• [Given request]: Report each line of the data that has "update" somewhere in it.

Data excerpt start

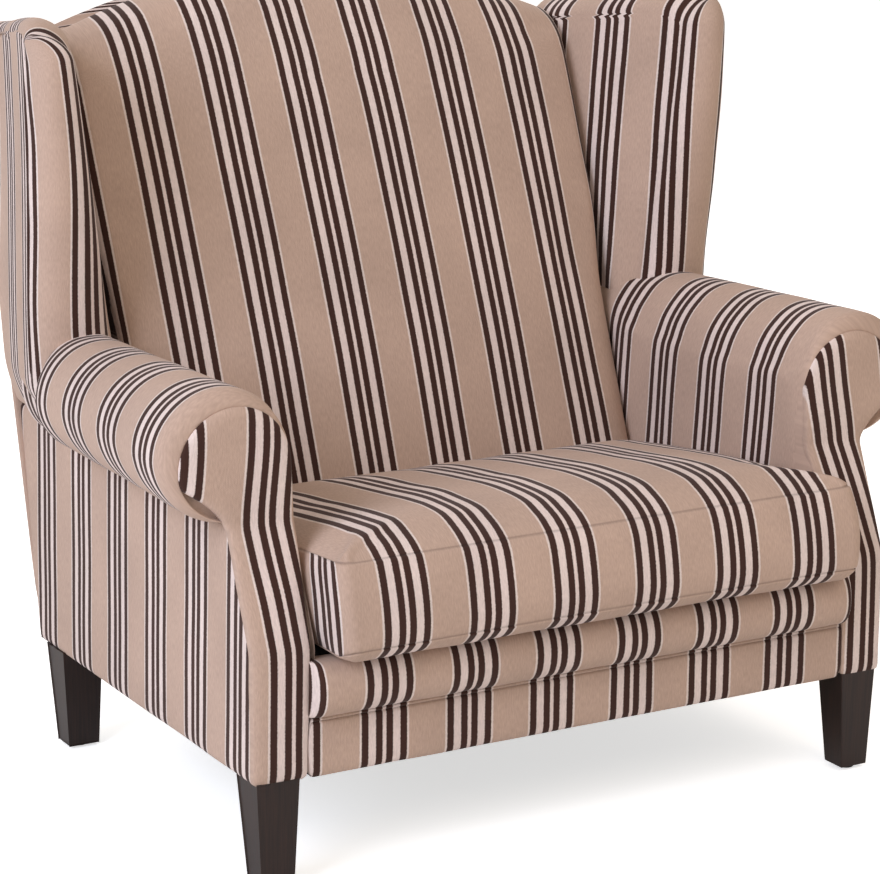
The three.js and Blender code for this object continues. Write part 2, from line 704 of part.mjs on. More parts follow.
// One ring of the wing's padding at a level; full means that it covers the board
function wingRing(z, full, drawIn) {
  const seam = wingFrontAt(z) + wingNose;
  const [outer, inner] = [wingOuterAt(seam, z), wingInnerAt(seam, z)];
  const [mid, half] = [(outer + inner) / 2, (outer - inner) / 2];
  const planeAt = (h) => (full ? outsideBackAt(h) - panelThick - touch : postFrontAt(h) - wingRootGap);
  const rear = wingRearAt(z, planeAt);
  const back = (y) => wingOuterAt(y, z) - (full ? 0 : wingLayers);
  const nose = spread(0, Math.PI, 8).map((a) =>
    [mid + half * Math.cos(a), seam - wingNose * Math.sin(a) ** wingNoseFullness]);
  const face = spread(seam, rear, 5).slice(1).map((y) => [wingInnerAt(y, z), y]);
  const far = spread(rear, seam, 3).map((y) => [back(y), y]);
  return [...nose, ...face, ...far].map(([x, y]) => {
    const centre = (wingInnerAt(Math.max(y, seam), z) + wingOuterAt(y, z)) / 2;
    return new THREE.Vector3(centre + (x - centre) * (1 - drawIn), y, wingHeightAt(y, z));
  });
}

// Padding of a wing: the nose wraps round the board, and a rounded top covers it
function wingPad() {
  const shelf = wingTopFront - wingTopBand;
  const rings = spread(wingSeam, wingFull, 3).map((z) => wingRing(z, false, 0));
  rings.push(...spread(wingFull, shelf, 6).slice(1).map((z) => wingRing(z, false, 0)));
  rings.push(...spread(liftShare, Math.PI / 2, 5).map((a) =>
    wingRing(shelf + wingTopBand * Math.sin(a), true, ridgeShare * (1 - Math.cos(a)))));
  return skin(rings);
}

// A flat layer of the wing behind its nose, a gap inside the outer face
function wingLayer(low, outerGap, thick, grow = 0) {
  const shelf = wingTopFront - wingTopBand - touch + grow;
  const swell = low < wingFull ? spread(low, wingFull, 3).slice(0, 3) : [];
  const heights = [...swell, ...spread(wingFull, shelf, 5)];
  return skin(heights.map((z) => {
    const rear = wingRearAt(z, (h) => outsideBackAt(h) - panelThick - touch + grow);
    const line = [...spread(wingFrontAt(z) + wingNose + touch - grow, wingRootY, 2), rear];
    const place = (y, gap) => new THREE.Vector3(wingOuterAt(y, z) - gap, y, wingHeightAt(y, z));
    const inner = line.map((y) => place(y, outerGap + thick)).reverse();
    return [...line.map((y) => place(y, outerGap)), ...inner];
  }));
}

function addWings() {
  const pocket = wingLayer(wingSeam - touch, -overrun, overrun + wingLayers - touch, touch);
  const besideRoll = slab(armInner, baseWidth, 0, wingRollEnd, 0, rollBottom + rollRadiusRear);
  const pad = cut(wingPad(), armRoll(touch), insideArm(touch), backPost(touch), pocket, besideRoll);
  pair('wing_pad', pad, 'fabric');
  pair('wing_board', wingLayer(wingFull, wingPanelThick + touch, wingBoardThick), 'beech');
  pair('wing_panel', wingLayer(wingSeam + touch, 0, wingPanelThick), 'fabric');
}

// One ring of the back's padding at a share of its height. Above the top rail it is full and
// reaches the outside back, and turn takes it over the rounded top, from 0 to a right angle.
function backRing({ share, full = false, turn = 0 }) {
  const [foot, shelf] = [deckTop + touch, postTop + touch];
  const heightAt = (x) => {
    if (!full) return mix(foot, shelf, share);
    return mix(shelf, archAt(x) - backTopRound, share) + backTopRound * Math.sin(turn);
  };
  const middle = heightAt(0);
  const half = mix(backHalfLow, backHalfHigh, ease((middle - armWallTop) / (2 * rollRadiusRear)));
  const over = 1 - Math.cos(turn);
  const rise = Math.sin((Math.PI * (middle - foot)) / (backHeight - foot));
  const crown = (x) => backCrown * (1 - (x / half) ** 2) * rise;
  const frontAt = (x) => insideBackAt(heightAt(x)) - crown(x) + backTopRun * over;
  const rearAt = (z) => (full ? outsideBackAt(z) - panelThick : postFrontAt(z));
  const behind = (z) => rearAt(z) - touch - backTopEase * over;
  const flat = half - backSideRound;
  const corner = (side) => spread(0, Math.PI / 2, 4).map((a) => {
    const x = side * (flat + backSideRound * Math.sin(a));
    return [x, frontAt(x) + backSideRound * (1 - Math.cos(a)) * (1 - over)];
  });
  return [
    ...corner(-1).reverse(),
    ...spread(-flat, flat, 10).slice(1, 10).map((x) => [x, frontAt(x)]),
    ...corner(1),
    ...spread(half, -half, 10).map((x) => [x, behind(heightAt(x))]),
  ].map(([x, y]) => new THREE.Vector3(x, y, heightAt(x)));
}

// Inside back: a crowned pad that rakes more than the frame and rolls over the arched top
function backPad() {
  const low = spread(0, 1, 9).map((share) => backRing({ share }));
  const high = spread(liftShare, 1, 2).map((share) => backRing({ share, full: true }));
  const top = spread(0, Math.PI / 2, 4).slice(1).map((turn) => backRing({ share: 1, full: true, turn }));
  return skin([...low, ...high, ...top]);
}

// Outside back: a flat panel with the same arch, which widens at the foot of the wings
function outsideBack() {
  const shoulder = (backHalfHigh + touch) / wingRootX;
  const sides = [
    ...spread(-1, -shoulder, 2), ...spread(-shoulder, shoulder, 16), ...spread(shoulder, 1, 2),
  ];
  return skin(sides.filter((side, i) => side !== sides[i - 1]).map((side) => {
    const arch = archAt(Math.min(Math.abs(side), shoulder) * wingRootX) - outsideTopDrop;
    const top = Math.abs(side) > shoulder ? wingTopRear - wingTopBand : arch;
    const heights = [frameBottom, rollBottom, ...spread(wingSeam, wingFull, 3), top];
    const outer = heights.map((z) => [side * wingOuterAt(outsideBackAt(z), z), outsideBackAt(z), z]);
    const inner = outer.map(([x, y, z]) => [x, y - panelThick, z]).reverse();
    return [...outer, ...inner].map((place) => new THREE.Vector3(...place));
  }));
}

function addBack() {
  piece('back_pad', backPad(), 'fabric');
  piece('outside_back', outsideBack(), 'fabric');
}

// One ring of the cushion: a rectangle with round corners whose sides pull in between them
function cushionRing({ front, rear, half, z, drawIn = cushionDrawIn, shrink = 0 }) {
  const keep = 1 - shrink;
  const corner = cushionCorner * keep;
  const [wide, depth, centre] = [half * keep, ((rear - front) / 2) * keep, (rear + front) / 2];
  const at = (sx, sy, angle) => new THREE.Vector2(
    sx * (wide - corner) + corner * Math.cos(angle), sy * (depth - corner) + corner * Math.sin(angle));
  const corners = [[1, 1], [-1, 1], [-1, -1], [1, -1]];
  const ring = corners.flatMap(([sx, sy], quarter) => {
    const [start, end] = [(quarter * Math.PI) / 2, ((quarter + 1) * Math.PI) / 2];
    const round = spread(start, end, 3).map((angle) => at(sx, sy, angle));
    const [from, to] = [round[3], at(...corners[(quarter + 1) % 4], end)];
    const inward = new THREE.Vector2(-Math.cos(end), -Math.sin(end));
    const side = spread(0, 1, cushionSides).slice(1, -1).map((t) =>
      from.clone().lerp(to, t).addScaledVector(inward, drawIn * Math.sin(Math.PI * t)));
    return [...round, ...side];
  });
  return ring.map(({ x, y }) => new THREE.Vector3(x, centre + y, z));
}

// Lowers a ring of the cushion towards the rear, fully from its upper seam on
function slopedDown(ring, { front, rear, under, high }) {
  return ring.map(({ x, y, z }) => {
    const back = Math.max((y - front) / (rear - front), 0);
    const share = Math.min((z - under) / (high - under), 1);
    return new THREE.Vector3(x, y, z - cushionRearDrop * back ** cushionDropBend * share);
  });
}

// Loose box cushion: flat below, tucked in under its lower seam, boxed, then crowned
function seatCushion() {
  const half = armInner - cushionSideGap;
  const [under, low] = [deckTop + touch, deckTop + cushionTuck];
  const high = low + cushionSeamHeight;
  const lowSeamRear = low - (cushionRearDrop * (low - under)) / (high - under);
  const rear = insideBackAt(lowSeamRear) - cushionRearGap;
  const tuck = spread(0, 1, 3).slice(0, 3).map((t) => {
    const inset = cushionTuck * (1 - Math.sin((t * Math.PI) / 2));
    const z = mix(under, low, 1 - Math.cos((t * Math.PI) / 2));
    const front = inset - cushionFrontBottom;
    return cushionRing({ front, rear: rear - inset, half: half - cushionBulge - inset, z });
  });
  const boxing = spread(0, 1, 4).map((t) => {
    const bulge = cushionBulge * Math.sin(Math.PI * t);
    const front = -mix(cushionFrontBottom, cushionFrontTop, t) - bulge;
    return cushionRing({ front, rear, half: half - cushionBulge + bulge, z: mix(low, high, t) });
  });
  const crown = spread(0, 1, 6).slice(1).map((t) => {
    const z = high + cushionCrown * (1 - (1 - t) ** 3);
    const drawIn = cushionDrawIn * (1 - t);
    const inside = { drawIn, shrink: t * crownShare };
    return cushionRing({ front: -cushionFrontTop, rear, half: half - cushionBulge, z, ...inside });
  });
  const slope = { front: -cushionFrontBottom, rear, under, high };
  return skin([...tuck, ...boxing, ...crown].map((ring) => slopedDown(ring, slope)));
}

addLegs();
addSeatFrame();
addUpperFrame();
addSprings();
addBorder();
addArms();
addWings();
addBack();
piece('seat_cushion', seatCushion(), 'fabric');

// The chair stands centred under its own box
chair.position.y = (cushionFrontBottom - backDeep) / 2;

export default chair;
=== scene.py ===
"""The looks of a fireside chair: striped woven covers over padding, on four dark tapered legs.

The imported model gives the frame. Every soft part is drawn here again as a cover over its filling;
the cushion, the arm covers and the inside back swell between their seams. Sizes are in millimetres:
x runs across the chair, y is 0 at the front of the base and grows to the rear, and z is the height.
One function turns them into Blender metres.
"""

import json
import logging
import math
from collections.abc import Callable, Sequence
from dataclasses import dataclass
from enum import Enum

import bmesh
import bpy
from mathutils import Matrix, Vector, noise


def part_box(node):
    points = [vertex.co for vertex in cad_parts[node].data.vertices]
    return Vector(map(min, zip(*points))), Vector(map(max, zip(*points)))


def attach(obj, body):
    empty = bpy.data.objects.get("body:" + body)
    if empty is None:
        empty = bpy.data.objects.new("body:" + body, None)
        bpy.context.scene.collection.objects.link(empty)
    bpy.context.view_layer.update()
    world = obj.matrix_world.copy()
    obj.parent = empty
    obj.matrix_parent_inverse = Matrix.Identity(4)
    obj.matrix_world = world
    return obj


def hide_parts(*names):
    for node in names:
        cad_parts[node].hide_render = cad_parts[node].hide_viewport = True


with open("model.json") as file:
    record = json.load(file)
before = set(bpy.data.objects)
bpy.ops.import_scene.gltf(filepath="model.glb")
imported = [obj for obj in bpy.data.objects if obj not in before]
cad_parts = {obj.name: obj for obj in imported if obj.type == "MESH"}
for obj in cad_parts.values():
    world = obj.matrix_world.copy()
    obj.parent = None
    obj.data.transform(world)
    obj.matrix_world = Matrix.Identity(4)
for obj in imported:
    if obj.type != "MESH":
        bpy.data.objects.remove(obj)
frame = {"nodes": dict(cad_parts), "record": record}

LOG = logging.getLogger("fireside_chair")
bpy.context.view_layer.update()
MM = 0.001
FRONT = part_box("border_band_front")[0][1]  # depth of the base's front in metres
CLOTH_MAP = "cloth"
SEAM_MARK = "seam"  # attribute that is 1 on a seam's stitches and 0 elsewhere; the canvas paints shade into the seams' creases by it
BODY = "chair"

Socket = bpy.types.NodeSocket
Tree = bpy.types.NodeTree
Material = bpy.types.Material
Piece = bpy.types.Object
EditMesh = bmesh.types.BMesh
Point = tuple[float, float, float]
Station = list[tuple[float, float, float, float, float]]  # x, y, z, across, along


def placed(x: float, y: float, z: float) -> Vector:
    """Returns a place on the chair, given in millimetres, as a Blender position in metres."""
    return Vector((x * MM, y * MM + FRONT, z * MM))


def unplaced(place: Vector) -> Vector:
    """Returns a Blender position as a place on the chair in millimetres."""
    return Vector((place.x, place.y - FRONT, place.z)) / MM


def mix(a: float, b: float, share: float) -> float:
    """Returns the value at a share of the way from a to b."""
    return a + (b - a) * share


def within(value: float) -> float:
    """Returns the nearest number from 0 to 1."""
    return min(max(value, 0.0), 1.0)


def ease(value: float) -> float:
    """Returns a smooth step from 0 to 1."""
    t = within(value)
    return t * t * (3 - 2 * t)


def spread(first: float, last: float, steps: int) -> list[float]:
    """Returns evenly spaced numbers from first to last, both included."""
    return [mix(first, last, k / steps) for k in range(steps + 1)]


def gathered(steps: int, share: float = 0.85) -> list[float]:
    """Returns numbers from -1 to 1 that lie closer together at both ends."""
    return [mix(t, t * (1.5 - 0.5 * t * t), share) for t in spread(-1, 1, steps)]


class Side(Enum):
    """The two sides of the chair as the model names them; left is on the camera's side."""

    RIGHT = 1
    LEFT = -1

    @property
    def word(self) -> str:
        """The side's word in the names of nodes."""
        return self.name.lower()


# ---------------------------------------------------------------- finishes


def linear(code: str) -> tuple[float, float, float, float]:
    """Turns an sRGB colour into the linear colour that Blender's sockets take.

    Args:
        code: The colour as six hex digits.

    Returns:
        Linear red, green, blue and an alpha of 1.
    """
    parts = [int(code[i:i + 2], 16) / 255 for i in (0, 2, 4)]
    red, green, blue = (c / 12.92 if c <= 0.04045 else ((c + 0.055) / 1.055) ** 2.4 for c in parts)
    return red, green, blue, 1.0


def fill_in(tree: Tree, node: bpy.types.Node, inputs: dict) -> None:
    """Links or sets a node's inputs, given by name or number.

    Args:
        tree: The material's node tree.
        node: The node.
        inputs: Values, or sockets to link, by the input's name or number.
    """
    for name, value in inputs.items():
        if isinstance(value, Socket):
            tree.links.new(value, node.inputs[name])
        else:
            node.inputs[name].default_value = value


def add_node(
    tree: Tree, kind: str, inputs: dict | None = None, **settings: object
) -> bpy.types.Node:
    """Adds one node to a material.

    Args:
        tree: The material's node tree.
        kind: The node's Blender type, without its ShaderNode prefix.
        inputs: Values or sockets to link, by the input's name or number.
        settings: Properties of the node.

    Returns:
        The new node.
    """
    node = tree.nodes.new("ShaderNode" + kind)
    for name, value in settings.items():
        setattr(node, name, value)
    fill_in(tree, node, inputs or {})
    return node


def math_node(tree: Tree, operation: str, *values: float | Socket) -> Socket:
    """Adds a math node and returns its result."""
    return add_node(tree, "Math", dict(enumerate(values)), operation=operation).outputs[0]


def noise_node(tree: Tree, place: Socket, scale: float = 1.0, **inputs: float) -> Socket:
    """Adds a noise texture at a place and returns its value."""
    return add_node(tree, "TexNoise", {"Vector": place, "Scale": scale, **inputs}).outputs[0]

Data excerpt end

• [Exercise answer]:
    bpy.context.view_layer.update()
bpy.context.view_layer.update()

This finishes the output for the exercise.